Excerpts from Jim Conrad's
from the January 15, 2012 Newsletter issued from Hacienda Chichen Resort beside Chichén Itzá
Ruins, central Yucatán, MÉXICO
WHITE ROOTS ON EPIPHYTIC ORCHIDS
Maybe you've noticed that epiphytic orchids -- those growing on trees -- produce very thick, white roots. Those white roots help distinguish orchids from other epiphytic plant types, such as bromeliads. On the same deeply shaded, moldering woodpile in which earlier we found various slime molds forming fruiting bodies, nowadays there's a young orchid, a Catasetum integerrimum, about three inches tall (8cm) and issuing its first roots, as shown above.

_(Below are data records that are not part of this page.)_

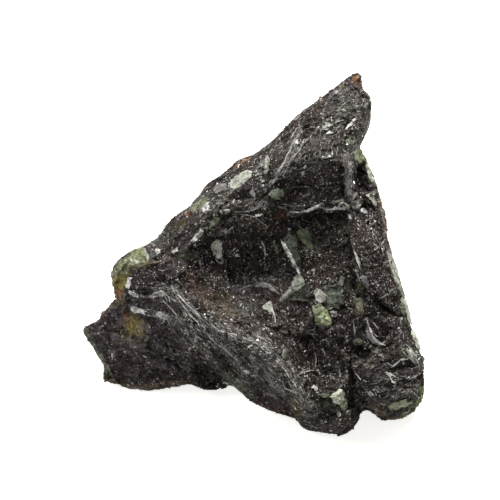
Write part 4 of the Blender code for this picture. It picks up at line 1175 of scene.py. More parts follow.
def carve(stone, shape):
    """Breaks, chips, grooves and the marks of the show face. Returns the grain's ways, the silk and the
    roughness of the points."""
    points, normals = points_of(stone.data)
    facing = normals @ FACE_OUT
    x, y = photo_places(points)
    ways = grain_ways(points, facing)
    silk = silk_strength(x, y, facing, points)
    broad = drawn_out(points, ways, 0.62)
    warped = broad + 0.5 * np.column_stack([lumps(points, 2.5, seed) for seed in (51, 52, 53)])
    large, _ = cells(warped, shape.break_size / MM, 1)
    shown = ramp(facing, 0.0, 0.2) > 0.5
    for corners in FACETS.values():
        large[(depth_inside(x, y, corners) > 0) & shown] = large.max() + 1
    rim = ramp(np.abs(facing), 0.05, 0.5)
    rise = shape.flatness * flat_breaks(points, normals, large, tilt=0.07, seed=61, limit=0.8) * rim
    small, chance = cells(warped, shape.chip_size / MM, 2)
    rough = ramp(lumps(points, 4.5, 9) + 0.8 * (chance - 0.5), -0.2, 0.6)
    chip = flat_breaks(points + normals * rise[:, None], normals, small, tilt=0.13, seed=62, limit=0.25)
    rise += chip * (0.3 + 0.5 * rough) * (0.4 + 0.6 * rim)
    _, chance = cells(warped, shape.grit_size / MM, 3)
    rise += (chance - 0.5) * 2 * shape.grit_depth / MM * (0.15 + 0.85 * rough) * (1 - 0.5 * silk)
    for carving in CARVINGS.values():
        distance, along = distance_to_line(x, y, carving.places)
        width = carving.width * (0.55 + 0.45 * np.sin(np.pi * along)) * (1 + 0.35 * lumps(points, 1.6, 6))
        rise += carving.height * np.exp(-(distance / width) ** 2) * ramp(facing, 0.0, 0.3)
    fine = drawn_out(points, ways, 0.1)
    grooves = lumps(fine, 0.55, 7) + 0.6 * lumps(fine, 0.28, 8)
    rise += shape.silk_depth / MM * grooves * (0.15 + 1.0 * silk)
    shift = np.zeros((len(points), 3))
    for pull in PULLS.values():
        near = np.exp(-(np.hypot(x - pull.place[0], y - pull.place[1]) / PIXELS_PER_MM / pull.reach) ** 2)
        shift += near[:, None] * (pull.way[0] * FACE_RIGHT + pull.way[1] * FACE_UP)
    shift *= ramp(points[:, 2], 0.6, 2.5)[:, None]
    underside = ramp(-normals[:, 2], 0.85, 0.97) * ramp(-points[:, 2], -1.0, -0.1)
    rise = np.where(underside > 0.5, -np.abs(rise) * 0.8, rise)
    move_points(stone.data, points + normals * rise[:, None] + shift)
    return ways, silk, rough


# The stone's colours


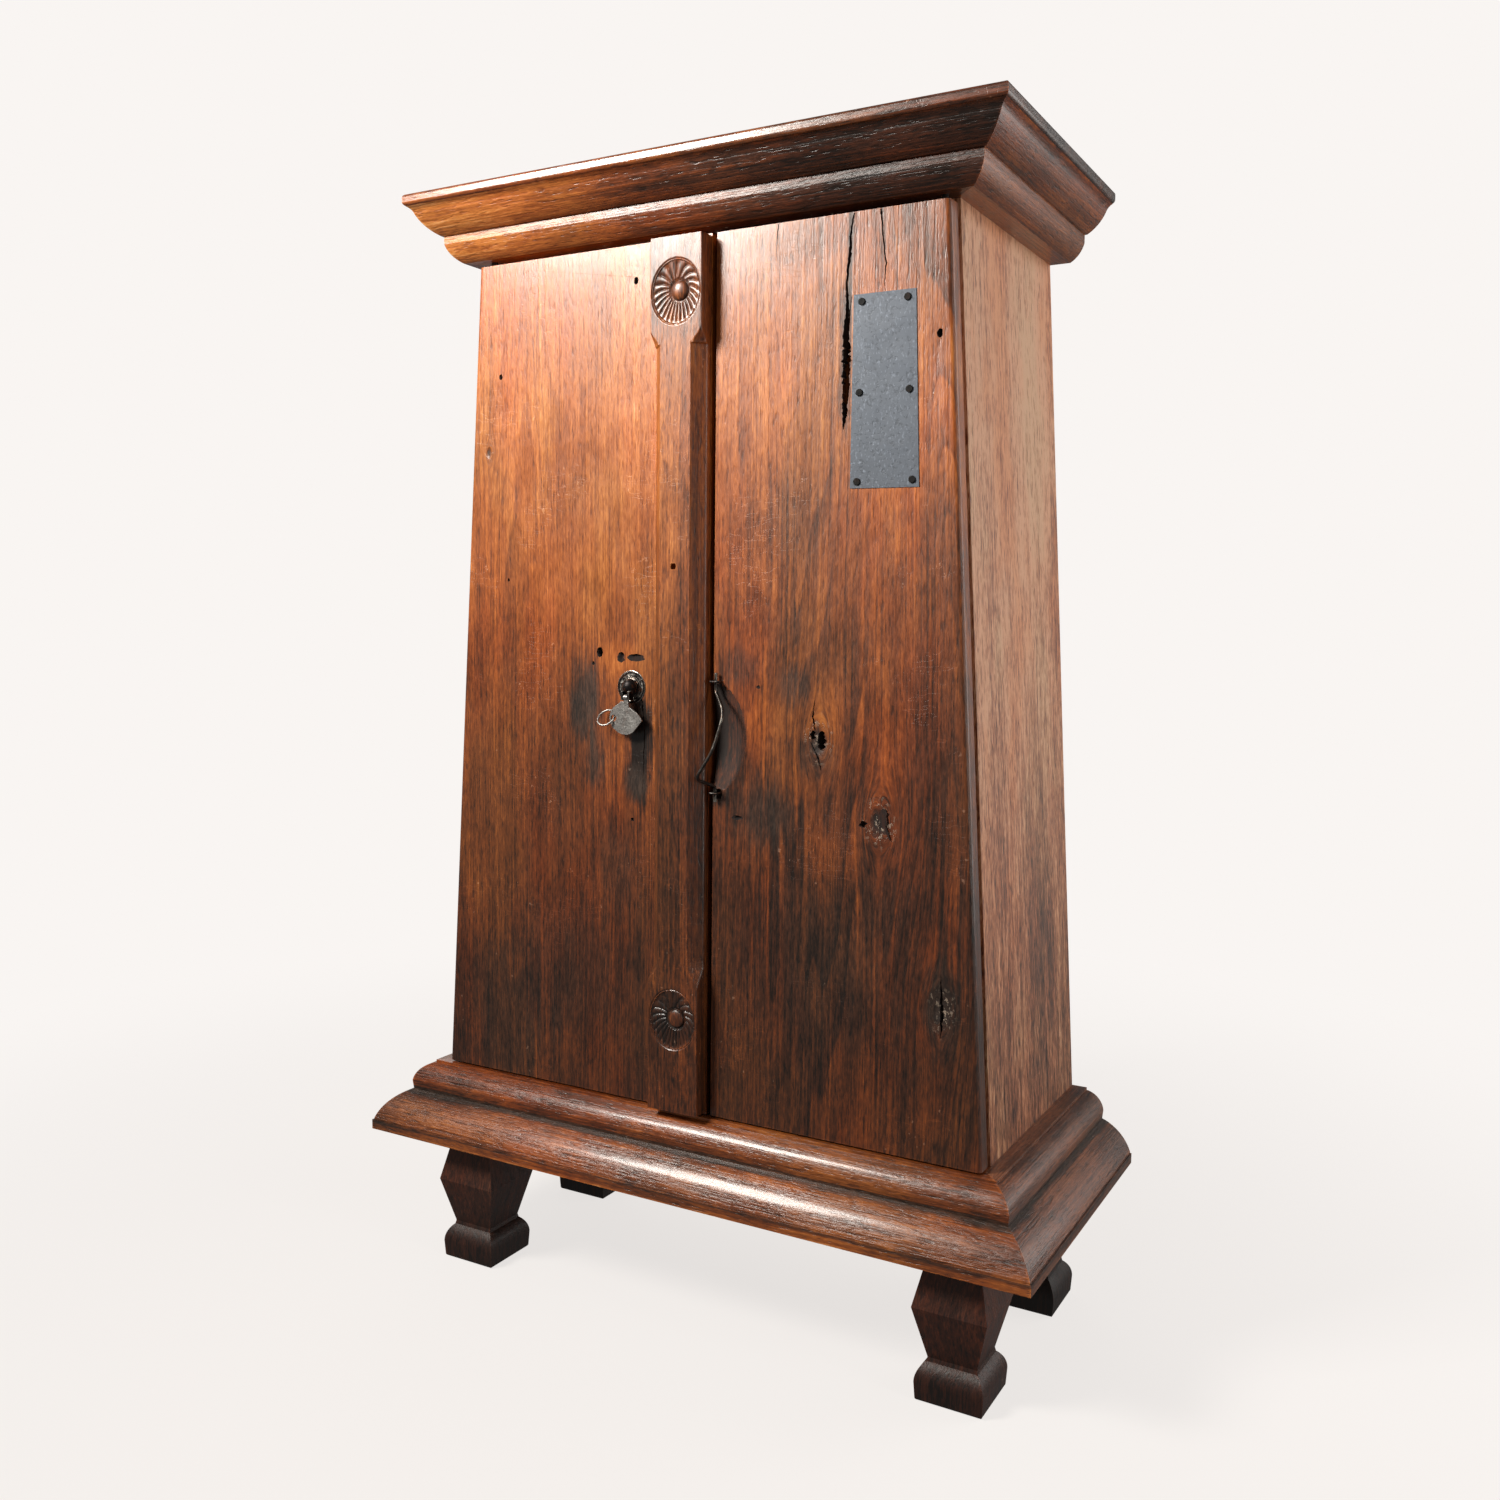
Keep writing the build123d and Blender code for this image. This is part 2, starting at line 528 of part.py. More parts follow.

Why are those roots so thick and white?
At first I imagined that the white covering was composed of mycorrhiza. Mycorrhizae are fungi living symbiotically on and in plant roots. They improve a root's carbohydrate storage capacity, help the roots absorb more mineral nutrients and transport water, and other things. However, there are two kinds of mycorrhiza: ectomycorrhizae, which form an exterior sheath on roots, and; endomycorrhizae, which live deep inside the roots. And I read that orchids have endomycorrhizae. Our orchid's white root covering is not an ectomycorrhiza.
Finally it occurred to me that often these white roots are seen dangling freely in the air or even standing up as somehow rooting in the air, as shown at the left in the picture of a mature Catasetum integerrimum below:
Googling the topic of orchid absorption of water from the air, eventually I learned that the white, spongy, water-absorbing material covering epiphytic orchid roots (sometimes it can be silvery or brownish) is called "velamen." Anatomically velamen can be thought of as a root's much modified, spongy epidermis. Its main purpose is to wick water from the air, but also it serves as insulation for the roots. Velamen has a layer of thick-walled cells that keeps water from escaping as well as occasional thin-walled cells that allow water from outside to pass toward the root's conducting tissue.
Velamen-covered roots can function as ordinary roots, too, developing root hairs and absorbing nutrients from the host-tree bark it touches. The nutrients it absorbs on the orchid's arboreal perches derive from dead tree-bark, dissolved dust particles, bird droppings and the like.